### Problem statement
What is needed is an exact copy of the lines from the line containing "armhole_loop(False), ARMHOLE_BINDING_WIDTH, rib_knit)" to the line containing "depsgraph = bpy.context.evaluated_depsgraph_get()", both lines included, and nothing else.

### Stored data
________________________________________

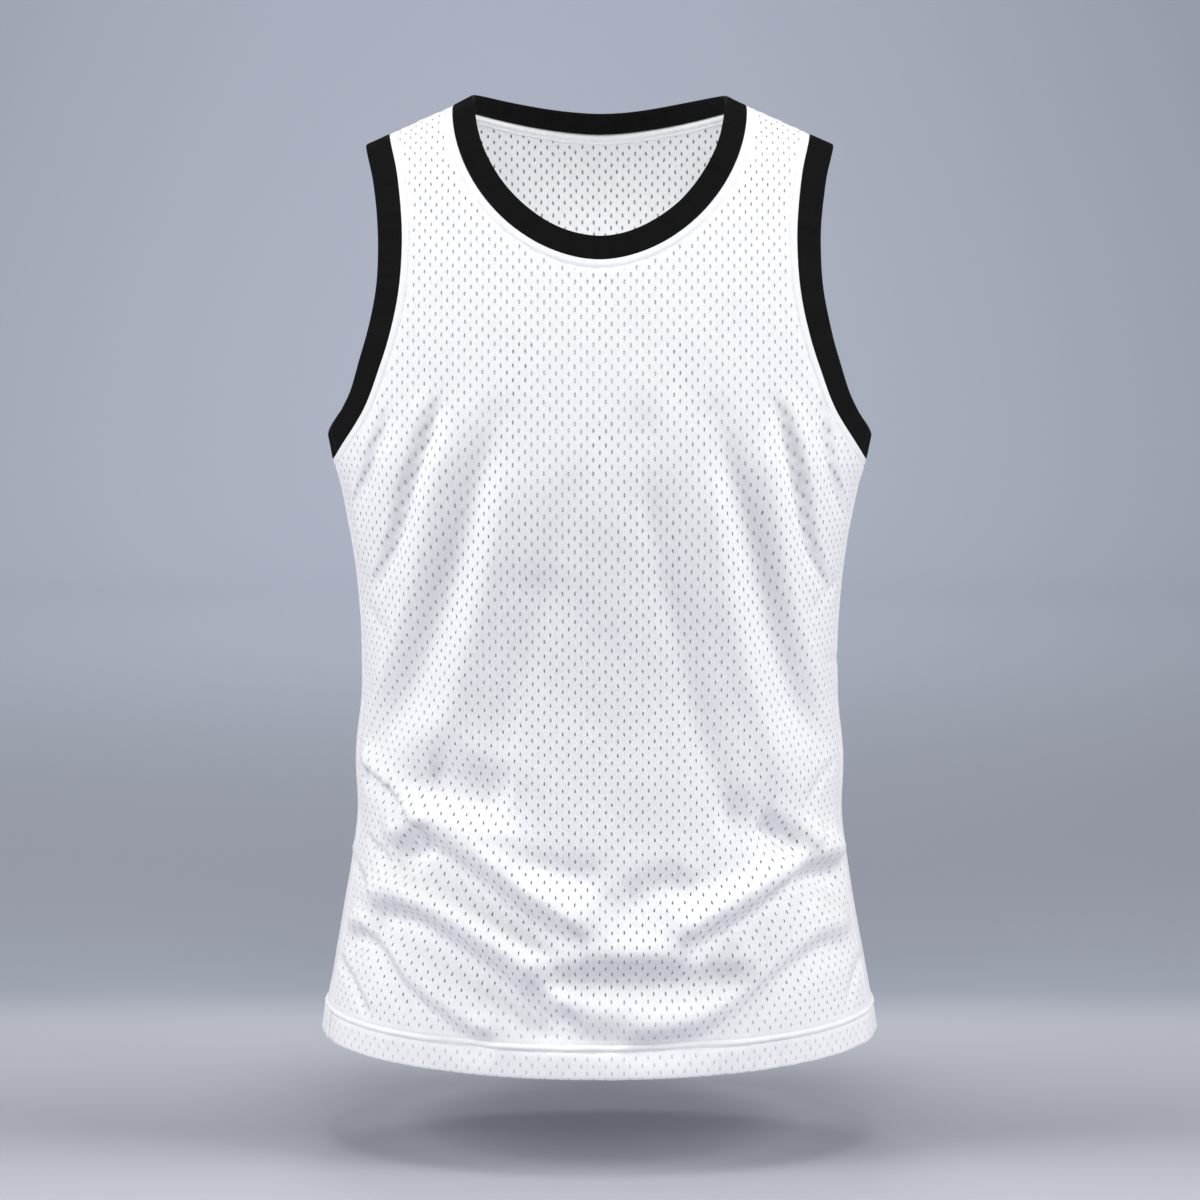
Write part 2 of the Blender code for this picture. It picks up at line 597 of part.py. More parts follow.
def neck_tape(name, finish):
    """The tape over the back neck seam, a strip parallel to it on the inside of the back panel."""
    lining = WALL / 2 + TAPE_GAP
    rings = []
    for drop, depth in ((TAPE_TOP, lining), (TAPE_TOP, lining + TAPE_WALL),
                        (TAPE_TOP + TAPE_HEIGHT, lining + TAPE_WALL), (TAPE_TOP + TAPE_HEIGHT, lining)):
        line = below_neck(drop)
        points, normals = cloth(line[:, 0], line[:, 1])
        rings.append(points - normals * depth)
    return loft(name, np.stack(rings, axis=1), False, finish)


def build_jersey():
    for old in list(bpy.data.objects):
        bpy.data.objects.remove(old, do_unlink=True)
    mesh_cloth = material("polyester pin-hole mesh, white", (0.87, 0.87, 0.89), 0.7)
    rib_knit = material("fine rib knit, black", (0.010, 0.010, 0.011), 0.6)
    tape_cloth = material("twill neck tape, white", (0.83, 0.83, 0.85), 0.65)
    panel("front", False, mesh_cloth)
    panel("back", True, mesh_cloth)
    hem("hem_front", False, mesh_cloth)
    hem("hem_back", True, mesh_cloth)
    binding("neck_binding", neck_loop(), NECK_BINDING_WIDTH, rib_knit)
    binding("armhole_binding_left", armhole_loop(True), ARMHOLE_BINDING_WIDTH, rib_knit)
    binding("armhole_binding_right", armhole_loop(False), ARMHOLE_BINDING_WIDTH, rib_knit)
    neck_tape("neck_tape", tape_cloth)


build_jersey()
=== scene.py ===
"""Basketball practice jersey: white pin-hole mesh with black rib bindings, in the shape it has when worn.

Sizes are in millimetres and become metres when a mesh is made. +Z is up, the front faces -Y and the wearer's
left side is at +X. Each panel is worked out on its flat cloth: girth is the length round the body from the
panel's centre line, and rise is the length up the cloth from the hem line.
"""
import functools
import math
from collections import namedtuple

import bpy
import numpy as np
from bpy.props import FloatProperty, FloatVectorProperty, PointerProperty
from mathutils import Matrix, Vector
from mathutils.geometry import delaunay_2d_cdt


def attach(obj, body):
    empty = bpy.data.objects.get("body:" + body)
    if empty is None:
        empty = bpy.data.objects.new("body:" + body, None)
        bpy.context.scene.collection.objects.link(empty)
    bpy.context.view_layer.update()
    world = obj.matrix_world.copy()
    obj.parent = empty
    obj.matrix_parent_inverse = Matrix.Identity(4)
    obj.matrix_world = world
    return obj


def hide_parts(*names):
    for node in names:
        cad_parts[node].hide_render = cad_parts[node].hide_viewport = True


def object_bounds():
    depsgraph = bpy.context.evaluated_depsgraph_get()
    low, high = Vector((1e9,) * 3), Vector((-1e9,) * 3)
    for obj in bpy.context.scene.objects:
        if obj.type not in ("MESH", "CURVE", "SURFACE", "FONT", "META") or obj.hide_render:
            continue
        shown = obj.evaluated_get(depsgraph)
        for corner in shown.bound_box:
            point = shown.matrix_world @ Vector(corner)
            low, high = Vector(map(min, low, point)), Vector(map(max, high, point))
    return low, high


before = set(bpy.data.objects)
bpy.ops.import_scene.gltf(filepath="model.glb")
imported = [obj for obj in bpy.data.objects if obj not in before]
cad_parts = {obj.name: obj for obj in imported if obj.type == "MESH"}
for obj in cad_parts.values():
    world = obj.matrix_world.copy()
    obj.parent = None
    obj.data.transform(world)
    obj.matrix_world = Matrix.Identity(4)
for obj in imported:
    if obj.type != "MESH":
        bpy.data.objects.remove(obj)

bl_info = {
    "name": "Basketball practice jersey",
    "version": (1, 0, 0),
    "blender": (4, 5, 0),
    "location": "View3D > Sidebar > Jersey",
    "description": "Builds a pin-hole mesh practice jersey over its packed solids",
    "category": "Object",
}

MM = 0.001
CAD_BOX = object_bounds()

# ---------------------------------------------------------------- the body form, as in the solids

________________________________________

### Solution to this exercise
    binding("armhole_binding_right", armhole_loop(False), ARMHOLE_BINDING_WIDTH, rib_knit)
    neck_tape("neck_tape", tape_cloth)


build_jersey()
=== scene.py ===
"""Basketball practice jersey: white pin-hole mesh with black rib bindings, in the shape it has when worn.

Sizes are in millimetres and become metres when a mesh is made. +Z is up, the front faces -Y and the wearer's
left side is at +X. Each panel is worked out on its flat cloth: girth is the length round the body from the
panel's centre line, and rise is the length up the cloth from the hem line.
"""
import functools
import math
from collections import namedtuple

import bpy
import numpy as np
from bpy.props import FloatProperty, FloatVectorProperty, PointerProperty
from mathutils import Matrix, Vector
from mathutils.geometry import delaunay_2d_cdt


def attach(obj, body):
    empty = bpy.data.objects.get("body:" + body)
    if empty is None:
        empty = bpy.data.objects.new("body:" + body, None)
        bpy.context.scene.collection.objects.link(empty)
    bpy.context.view_layer.update()
    world = obj.matrix_world.copy()
    obj.parent = empty
    obj.matrix_parent_inverse = Matrix.Identity(4)
    obj.matrix_world = world
    return obj


def hide_parts(*names):
    for node in names:
        cad_parts[node].hide_render = cad_parts[node].hide_viewport = True


def object_bounds():
    depsgraph = bpy.context.evaluated_depsgraph_get()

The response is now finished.